Rappaport’s portfolio also extends beyond cybersecurity into broader enterprise risk and applied AI systems.
Frame Security, which raised $50 million in May 2026, focuses on human-risk detection within organizations, an area that blends behavioral analytics with cybersecurity monitoring.
In March, Rappaport invested in JetStream, a California-based Seed-stage startup that raised $34 million for AI-driven cyber defense infrastructure.
Earlier in the year, in February 2026, he backed Fundamental, one of the largest and most unusual rounds in his portfolio. The company raised $255 million in total funding, including a $30 million Seed round and a $225 million Series A.

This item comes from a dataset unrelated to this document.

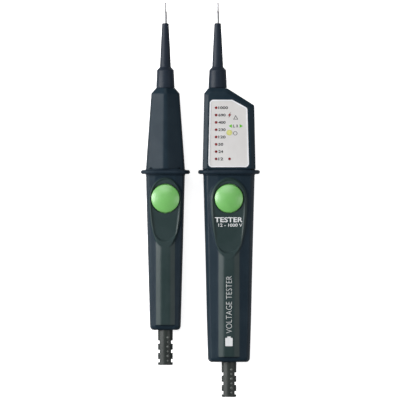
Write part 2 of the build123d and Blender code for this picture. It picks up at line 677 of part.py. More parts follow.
def light_shapes(probe, grow, low, high):
    """Lit ends of the light pipes by colour, as prisms between two heights."""
    spots, x = lights(), probe["x"]
    return dict(
        red=[post(x + lx, ly, RED_RADIUS + grow, low, high) for lx, ly in spots["red"]],
        flash=[plate(shifted(flash_points(grow), probe), 0.0, low, high)],
        green=[plate(shifted(arrow_points(spot, side, grow), probe), 0.0, low, high)
               for spot, side in zip(GREEN, (-1, 1))],
        yellow=[post(x + YELLOW[0], YELLOW[1], YELLOW_RADIUS + grow, low, high)])


def light_pipes(probe):
    x, floor = probe["x"], plate_floor(probe)
    base = floor - PIPE_BAR
    lit = light_shapes(probe, 0.0, floor, floor + PANEL_SINK + 0.1)
    low_red = RED_TOP - (RED_COUNT - 1) * RED_PITCH
    red = block((x + RED_X - 1.4, x + RED_X + 1.4), (low_red - 1.4, RED_TOP + 1.4), (base, floor))
    red += block((x + RED_X, x + EXTRA_RED[0] + 1.4), (low_red - 1.2, low_red + 1.2), (base, floor))
    for pin in lit["red"]:
        red += pin
    flash = block((x + FLASH[0] - 2, x + FLASH[0] + 2), (FLASH[1] - 2.6, FLASH[1] + 2.6), (base, floor))
    greens = [block((x + gx - 1.7, x + gx + 1.7), (gy - 1.7, gy + 1.7), (base, floor)) + pin
              for (gx, gy), pin in zip(GREEN, lit["green"])]
    yellow = post(x + YELLOW[0], YELLOW[1], YELLOW_RADIUS + 0.6, base, floor) + lit["yellow"][0]
    return dict(red_light_pipes=red, flash_light_pipe=flash + lit["flash"][0], green_light_pipes=greens,
                yellow_light_pipe=yellow)


# ---- window, plate and frame --------------------------------------------------------------------------
def panel_face(probe, inset):
    return grown(shifted(PANEL, probe), PANEL_RADIUS, -inset)


def window_cut(probe):
    floor = plate_floor(probe)
    recess = Pos(0, 0, floor) * extrude(panel_face(probe, 0), 5)
    return recess + Pos(0, 0, floor - 3) * extrude(panel_face(probe, LEDGE), 4)


def scale_bezel(probe):
    ring = panel_face(probe, 0) - panel_face(probe, BEZEL)
    return Pos(0, 0, plate_floor(probe)) * extrude(ring, PANEL_SINK + 0.15)


def scale_plate(probe):
    floor = plate_floor(probe)
    body = Pos(0, 0, floor) * extrude(panel_face(probe, BEZEL), PANEL_SINK - 0.1)
    for shapes in light_shapes(probe, 0.04, floor, floor + PANEL_SINK).values():
        for shape in shapes:
            body -= shape
    return body


# ---- display probe's power, buzzer and motor ------------------------------------------------------------
def rear_fittings(probe):
    """Motor cradle, tray ledges and the door screw's boss, all on the rear shell."""
    x, middle = probe["x"], sum(MOTOR["y"]) / 2
    made = [block((x - 5, x + 5), (middle - 3.5, middle + 3.5), (0, MOTOR["z"]))]
    for side in (-1, 1):
        near, far = sorted((x + side * (TRAY_HALF + 0.2), x + side * 16))
        made += [block((near, far), (y - 2, y + 2), (2, TRAY_TOP - LIP)) for y in LIP_Y]
    return made + [post(x, DOOR_SCREW_Y, 2.4, 0, 7)]


def door_prism(probe, low, high, gap, top):
    x = probe["x"]
    ring = [(x - DOOR_FACE + gap, low, -gap), (x + DOOR_FACE - gap, low, -gap),
            (x + DOOR_INSIDE - gap, low, top - gap), (x - DOOR_INSIDE + gap, low, top - gap)]
    return extrude(make_face(Polyline(*ring, close=True)), high - low, dir=(0, 1, 0))


def battery_opening(probe):
    x = probe["x"]
    cut = door_prism(probe, probe["tail"] - 1, DOOR_HIGH + DOOR_GAP, 0, DOOR_THICK + DOOR_GAP)
    cut += block((x - 10.8, x + 10.8), (TRAY[1] + 1, TRAY[0] - 1), (DOOR_THICK, 2.6))
    return cut + post(x, DOOR_SCREW_Y, SCREW_RADIUS, DOOR_THICK, 6.2)


def battery_door(probe):
    x = probe["x"]
    door = door_prism(probe, probe["tail"], DOOR_HIGH, DOOR_GAP, DOOR_THICK + DOOR_GAP)
    door &= block((-60, 60), (-150, 0), (0, DOOR_THICK))
    door &= handle_body(probe)
    for radius, low, high in ((1.35, 0, DOOR_THICK), (2.3, 0, 0.8)):
        door -= post(x, DOOR_SCREW_Y, radius, low, high)
        door -= block((x - radius, x + radius), (DOOR_SCREW_Y, DOOR_HIGH + 1), (low, high))
    for index in range(5):
        y = probe["tail"] + 6 + index * 2.2
        door -= block((x - 6, x + 6), (y - 0.5, y + 0.5), (0, 0.4))
    return door


def battery_cell(probe, side, nub_high):
    x, low, high = probe["x"] + side * CELL_X, CELL_HIGH - CELL_LENGTH, CELL_HIGH
    if nub_high:
        return rod(x, CELL_Z, CELL_RADIUS, low, high - 0.8) + rod(x, CELL_Z, 1.9, high - 0.8, high)
    return rod(x, CELL_Z, CELL_RADIUS, low + 0.8, high) + rod(x, CELL_Z, 1.9, low, low + 0.8)


def battery_tray(probe):
    x, (high, low) = probe["x"], TRAY
    tray = block((x - TRAY_HALF, x + TRAY_HALF), (low, high), (TRAY_FOOT, TRAY_TOP))
    for y in LIP_Y:
        tray += block((x - TRAY_LIP, x + TRAY_LIP), (y - 2, y + 2), (TRAY_TOP - LIP, TRAY_TOP))
    for side in (-1, 1):
        cx = x + side * CELL_X
        tray -= rod(cx, CELL_Z, CELL_RADIUS + 0.12, low + TRAY_WALL, high - TRAY_WALL)
        tray -= block((cx - CELL_RADIUS - 0.12, cx + CELL_RADIUS + 0.12),
                      (low + TRAY_WALL, high - TRAY_WALL), (4, CELL_Z))
    return tray


def battery_contacts(probe):
    made, (high, low) = [], TRAY
    for side in (-1, 1):
        cx = probe["x"] + side * CELL_X
        for wall, face, end in ((high - TRAY_WALL, -1, CELL_HIGH), (low + TRAY_WALL, 1, CELL_HIGH - CELL_LENGTH)):
            span = sorted((wall, wall + face * 0.3))
            leaf = block((cx - 3, cx + 3), span, (CELL_Z - 2.6, CELL_Z + 3))
            made.append(leaf + rod(cx, CELL_Z, 1.6, *sorted((wall, end))))
    return made


def vibration_motor(probe):
    high, low = MOTOR["y"]
    can = rod(probe["x"], MOTOR["z"], MOTOR["radius"], low, high)
    return can - rod(probe["x"], MOTOR["z"], MOTOR["shaft"] + 0.05, low, low + 6)


def motor_rotor(probe):
    x, z, (high, low) = probe["x"], MOTOR["z"], MOTOR["weight_y"]
    weight = rod(x, z, MOTOR["weight"], low, high) & block((x - 6, x + 6), (low, high), (0, z))
    weight += rod(x, z, 1.7, low, high)
    return weight + rod(x, z, MOTOR["shaft"], low, MOTOR["y"][1] + 5.5)


def save(name, shape):
    solids = [s for item in shape for s in item.solids()] if isinstance(shape, list) else shape.solids()
    export_step(solids[0] if len(solids) == 1 else Compound(children=list(solids)), f"parts/{name}.step")


def common_pieces(probe):
    outer, cavity = outer_body(probe), cavity_body(probe)
    return dict(
        front_shell=front_shell(probe, outer, cavity), rear_shell=rear_shell(probe, outer, cavity),
        finger_guard=finger_guard(probe), shell_seal=shell_seal(probe), tip_sleeve=tip_sleeve(probe),
        tip_electrode=tip_electrode(probe), tip_lead=tip_lead(probe), strain_relief=strain_relief(probe),
        cable_clamp=cable_clamp(probe), clamp_screws=clamp_screws(probe), shell_screws=shell_screws(probe),
        board_screws=board_screws(probe), button=button(probe), button_spring=button_spring(probe),
        switch_body=switch_body(probe), switch_plunger=switch_plunger(probe),
        circuit_board=circuit_board(probe), input_resistors=input_resistors(probe))


def display_pieces(probe):
    pieces = dict(
        scale_bezel=scale_bezel(probe), scale_plate=scale_plate(probe), led_shroud=led_shroud(probe),
        indicator_leds=indicator_leds(probe), microcontroller=microcontroller(probe),
        buzzer=post(probe["x"] + BUZZER[0], BUZZER[1], 6, probe["seam"] - 4.2, probe["seam"]),
        ptc_thermistors=[post(probe["x"] + px, py, 4.5, probe["seam"] - 2.7, probe["seam"]) for px, py in PTC],
        vibration_motor=vibration_motor(probe), motor_rotor=motor_rotor(probe),
        battery_left=battery_cell(probe, -1, True), battery_right=battery_cell(probe, 1, False),
        battery_tray=battery_tray(probe), battery_contacts=battery_contacts(probe),
        battery_door=battery_door(probe),
        door_screw=screw(probe["x"], DOOR_SCREW_Y, 2.0, SCREW_RADIUS, 0.05, 0.8, 6))
    return {**pieces, **light_pipes(probe)}


os.makedirs("parts", exist_ok=True)
for probe in (PLAIN, DISPLAY):
    for name, shape in common_pieces(probe).items():
        save(f"{probe['name']}_{name}", shape)
for name, shape in display_pieces(DISPLAY).items():
    save(name, shape)
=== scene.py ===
import math

import bmesh
import bpy
from mathutils import Matrix, Vector


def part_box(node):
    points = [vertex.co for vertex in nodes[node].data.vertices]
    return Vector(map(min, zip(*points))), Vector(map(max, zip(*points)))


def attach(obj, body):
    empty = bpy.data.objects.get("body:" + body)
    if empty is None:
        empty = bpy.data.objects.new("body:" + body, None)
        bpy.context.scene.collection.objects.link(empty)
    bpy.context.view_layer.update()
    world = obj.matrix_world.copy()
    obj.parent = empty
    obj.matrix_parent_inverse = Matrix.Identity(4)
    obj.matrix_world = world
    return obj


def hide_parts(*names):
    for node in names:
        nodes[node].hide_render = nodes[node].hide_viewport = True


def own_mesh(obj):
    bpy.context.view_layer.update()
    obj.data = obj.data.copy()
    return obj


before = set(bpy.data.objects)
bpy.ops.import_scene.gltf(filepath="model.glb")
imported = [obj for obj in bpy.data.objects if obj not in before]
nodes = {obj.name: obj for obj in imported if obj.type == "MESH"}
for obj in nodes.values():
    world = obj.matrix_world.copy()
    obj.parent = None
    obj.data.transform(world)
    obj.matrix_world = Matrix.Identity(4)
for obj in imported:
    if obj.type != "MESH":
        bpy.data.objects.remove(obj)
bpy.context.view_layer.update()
mm = 0.001
print("frame loaded,", len(nodes), "nodes")

# camera, light and floor

cameraSettings = {"centre": (-0.28, -0.18), "height": 1000.0, "span": 280.0}      # mm
cameraData = bpy.data.cameras.new("topCamera")
cameraData.type = "ORTHO"
cameraData.ortho_scale = cameraSettings["span"] * mm
camera = bpy.data.objects.new("topCamera", cameraData)
camera.location = Vector((*cameraSettings["centre"], cameraSettings["height"])) * mm
bpy.context.collection.objects.link(camera)
bpy.context.scene.camera = camera
bpy.context.scene.view_settings.view_transform = "Standard"

lightSettings = {
    "leftSoftbox": {"place": (-0.85, 0.10, 0.47), "size": (0.42, 1.10), "power": 11.5},
    "rightFill": {"place": (0.80, -0.10, 0.60), "size": (0.35, 0.90), "power": 2.0},
    "topFill": {"place": (-0.10, 0.55, 0.85), "size": (0.60, 0.50), "power": 2.0},
}
for name, box in lightSettings.items():
    lamp = bpy.data.lights.new(name, "AREA")
    lamp.shape = "RECTANGLE"
    lamp.size, lamp.size_y = box["size"]
    lamp.energy = box["power"]
    holder = bpy.data.objects.new(name, lamp)
    holder.location = box["place"]
    holder.rotation_mode = "QUATERNION"
    holder.rotation_quaternion = (-Vector(box["place"])).to_track_quat("-Z", "Y")
    bpy.context.collection.objects.link(holder)


def addNode(tree, kind, settings=None, inputs=None):
    made = tree.nodes.new(kind)
    for key, value in (settings or {}).items():
        setattr(made, key, value)
    for key, value in (inputs or {}).items():
        made.inputs[key].default_value = value
    return made


def join(tree, source, output, target, slotName):
    tree.links.new(source.outputs[output], target.inputs[slotName])


def mathNode(tree, operation, a, b=None, clamp=False):
    # a and b are numbers or (node, output) pairs
    made = addNode(tree, "ShaderNodeMath", {"operation": operation, "use_clamp": clamp})
    for index, value in enumerate((a, b)):
        if isinstance(value, tuple):
            tree.links.new(value[0].outputs[value[1]], made.inputs[index])
        elif value is not None:
            made.inputs[index].default_value = value
    return made


def rampNode(tree, source, output, low, high, toLow=0.0, toHigh=1.0, smooth=False):
    made = addNode(tree, "ShaderNodeMapRange", {"interpolation_type": "SMOOTHSTEP" if smooth else "LINEAR"},
                   {"From Min": low, "From Max": high, "To Min": toLow, "To Max": toHigh})
    join(tree, source, output, made, "Value")
    return made


def mixNode(tree, factor, colourA, colourB, blend="MIX"):
    # colours are (r, g, b) or (node, output) pairs, and so is a driven factor
    made = addNode(tree, "ShaderNodeMix", {"data_type": "RGBA", "blend_type": blend})
    for index, value in ((0, factor), (6, colourA), (7, colourB)):
        if isinstance(value, tuple) and not isinstance(value[0], (int, float)):
            tree.links.new(value[0].outputs[value[1]], made.inputs[index])
        else:
            made.inputs[index].default_value = value if index == 0 else (*value, 1.0)
    return made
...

Also in February, he participated in a $25 million Series A funding round for Venice, an enterprise applications company formerly known as Valkyrie. The round was led by IVP and included Index Ventures and other prominent investors alongside Rappaport.
Rappaport’s known 2026 activity begins in January with two additional deals. Spirit, a cybersecurity company still operating in stealth, raised $50 million, while Genie Security, a smaller early-stage company that raised $3 million, was later acquired by Cyera.
Rappaport has several additional exits to his name as an investor. In late 2023, Palo Alto Networks paid $625 million for Talon Cyber Security, which developed an enterprise browser to secure distributed workforces. Weeks later, Check Point acquired Atmosec, a SaaS security startup Rappaport had backed at the Seed stage. The third exit came in June 2024, when exposure management company Tenable bought Eureka Security, a cloud data security posture management startup that Rappaport had backed alongside venture firm YL Ventures.
Rappaport also recently joined Merav Bahat, the founder of Dazz, whose company was acquired by Wiz for $450 million, in establishing a new founder-led fund expected to manage $25-30 million. The fund will focus on early-stage investments in AI infrastructure and AI-driven cybersecurity, with backing from Sequoia, Greylock, and Andreessen Horowitz.